Off to a strong start
Visa reported adjusted net income of $2.98 billion for its fiscal first quarter ended December 31, up from $2.52 billion a year earlier, “driven by ongoing growth in payments volume as more consumers shift to cards from cash for making purchases.” Net revenue rose 13% to $5.5 billion.

Moving closer
The German government has unofficially endorsed plans to merge Deutsche Bank and Commerzbank “to create a national banking giant,” as have some big investors. “This growing acceptance within the political establishment and among some investors of a merger means the country’s two biggest banks may not fully control their own fates much longer.”

Financial Times

Rush to judgement
Banco Santander executive chairman Ana Botín said the bank rushed into offering its CEO job to former UBS banker Andrea Orcel before the financial details were “completely set,” only to later renege on the offer when it found out it would have to pay tens of millions of deferred compensation to Orcel. “Because of the level of the hire, there was a need to announce it early and at the time we didn’t have all the details ironed out,” Botín said at a press conference announcing the bank’s 2018 earnings. “When we saw the final figure — which at the time was not totally set — it was a figure that, given our values and the responsibility we have to employees and shareholders and society, was not one we could bear.” Orcel is now reportedly looking to sue the Spanish bank.

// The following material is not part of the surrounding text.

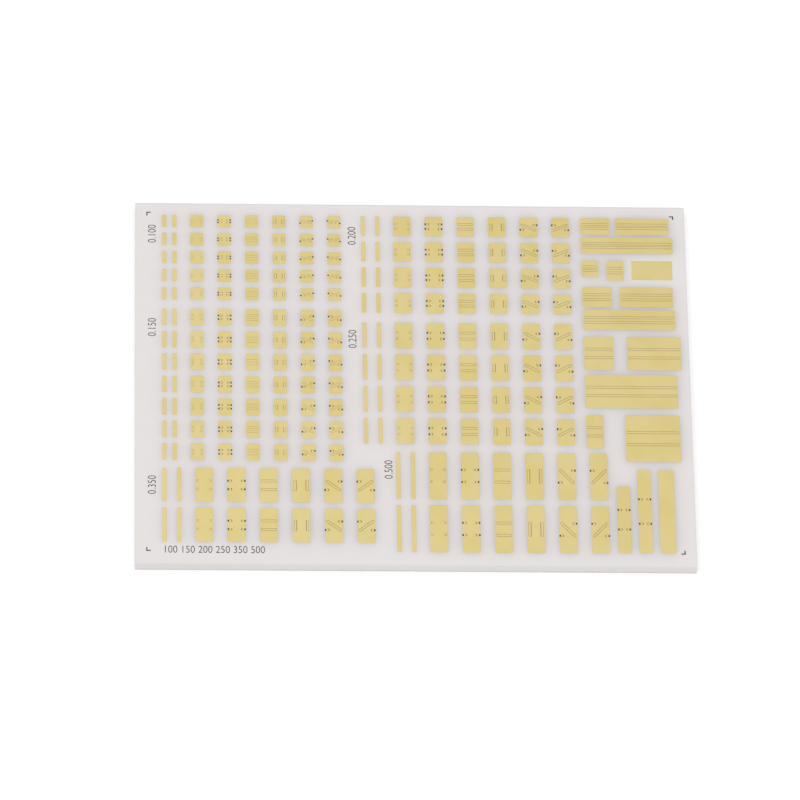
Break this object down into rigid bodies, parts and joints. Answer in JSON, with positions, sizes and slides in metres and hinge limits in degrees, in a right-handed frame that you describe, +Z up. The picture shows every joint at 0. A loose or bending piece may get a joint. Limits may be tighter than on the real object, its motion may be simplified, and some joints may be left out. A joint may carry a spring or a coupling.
{
  "type": "probe calibration substrate",
  "caption": "Thin rectangular ceramic plate with gold thin film standards in rows by pitch, film resistors at the pad edges, coplanar lines and corner alignment marks.",
  "frame": {"origin": "middle of the underside of the ceramic plate", "axes": "+Z up out of the face that carries the film, +X to the right along the long side, +Y towards the rear edge, at the finest pitch rows"},
  "size_m": [0.02, 0.015, 0.0005],
  "materials": {
    "alumina": "fine ground",
    "gold_film": "matte gold film",
    "resistor_film": "matte",
    "mark_film": "matte"
  },
  "bodies": {
    "root": {"alignment_marks": "mark_film", "ceramic_plate": "alumina", "falling_thrus_100": "gold_film", "falling_thrus_150": "gold_film", "falling_thrus_200": "gold_film", "falling_thrus_250": "gold_film", "falling_thrus_350": "gold_film", "falling_thrus_500": "gold_film", "load_bars_1000": "gold_film", "load_bars_800": "gold_film", "load_pads_100": "gold_film", "load_pads_150": "gold_film", "load_pads_200": "gold_film", "load_pads_250": "gold_film", "load_pads_350": "gold_film", "load_pads_500": "gold_film", "load_resistors_100": "resistor_film", "load_resistors_1000": "resistor_film", "load_resistors_150": "resistor_film", "load_resistors_200": "resistor_film", "load_resistors_250": "resistor_film", "load_resistors_350": "resistor_film", "load_resistors_500": "resistor_film", "load_resistors_800": "resistor_film", "loopback_thrus_100": "gold_film", "loopback_thrus_150": "gold_film", "loopback_thrus_200": "gold_film", "loopback_thrus_250": "gold_film", "loopback_thrus_350": "gold_film", "loopback_thrus_500": "gold_film", "open_pads_100": "gold_film", "open_pads_150": "gold_film", "open_pads_200": "gold_film", "open_pads_250": "gold_film", "open_pads_350": "gold_film", "open_pads_500": "gold_film", "plain_pads": "gold_film", "rising_thrus_100": "gold_film", "rising_thrus_150": "gold_film", "rising_thrus_200": "gold_film", "rising_thrus_250": "gold_film", "rising_thrus_350": "gold_film", "rising_thrus_500": "gold_film", "short_bars_100": "gold_film", "short_bars_150": "gold_film", "short_bars_200": "gold_film", "short_bars_250": "gold_film", "short_bars_350": "gold_film", "short_bars_500": "gold_film", "straight_thrus_100": "gold_film", "straight_thrus_150": "gold_film", "straight_thrus_200": "gold_film", "straight_thrus_250": "gold_film", "straight_thrus_350": "gold_film", "straight_thrus_500": "gold_film", "transmission_lines_150": "gold_film", "transmission_lines_200": "gold_film", "transmission_lines_350": "gold_film", "transmission_lines_500": "gold_film"}
  },
  "joints": []
}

Barclays has won approval from London’s High Court to move €190 billion of assets to its Irish subsidiary because of “continuing uncertainty over . . . a ‘no deal’ Brexit,” paving the way for a “huge” transfer of assets to Barclays Bank Ireland. “The move by Barclays, which has been planned since 2017, means the bank can transfer ownership of its branches in European cities such as Frankfurt, Paris and Milan from the U.K. to Barclays Bank Ireland. It is the latest instance of a bank moving business out of the U.K. to prepare for a no-deal Brexit.”

A British payments company is suing Royal Bank of Scotland for freezing its accounts after the bank raised concerns to U.K. authorities about possible fraudulent activity by the company’s clients. “Banks are required to file suspicious activity reports, or SARs, to the National Crime Agency if they suspect a person or organization is involved in money laundering, terrorist finance or other suspicious activity.” The payments company, whose name is being withheld, said RBS breached its “fundamental obligations” to the client and failed to honor its banking mandate. RBS denies the claims.

Washington Post

Where’s the beef?
Even though the Federal Reserve has lifted interest rates to a range of 2.25% to 2.5%, the highest level in more than a decade, “America’s biggest banks are still paying savers almost nothing in interest.” For example, JPMorgan Chase is paying 0.01% on a basic saving account, “the equivalent of a dime a year for someone holding $1,000 at the bank.” Wells Fargo is also paying 0.01% while Bank of America is offering 0.03%.


“We acknowledge that we have not always met the expectations of some of our regulators in recent years and are working hard to address regulatory matters and rebuild trust.” — Wells Fargo.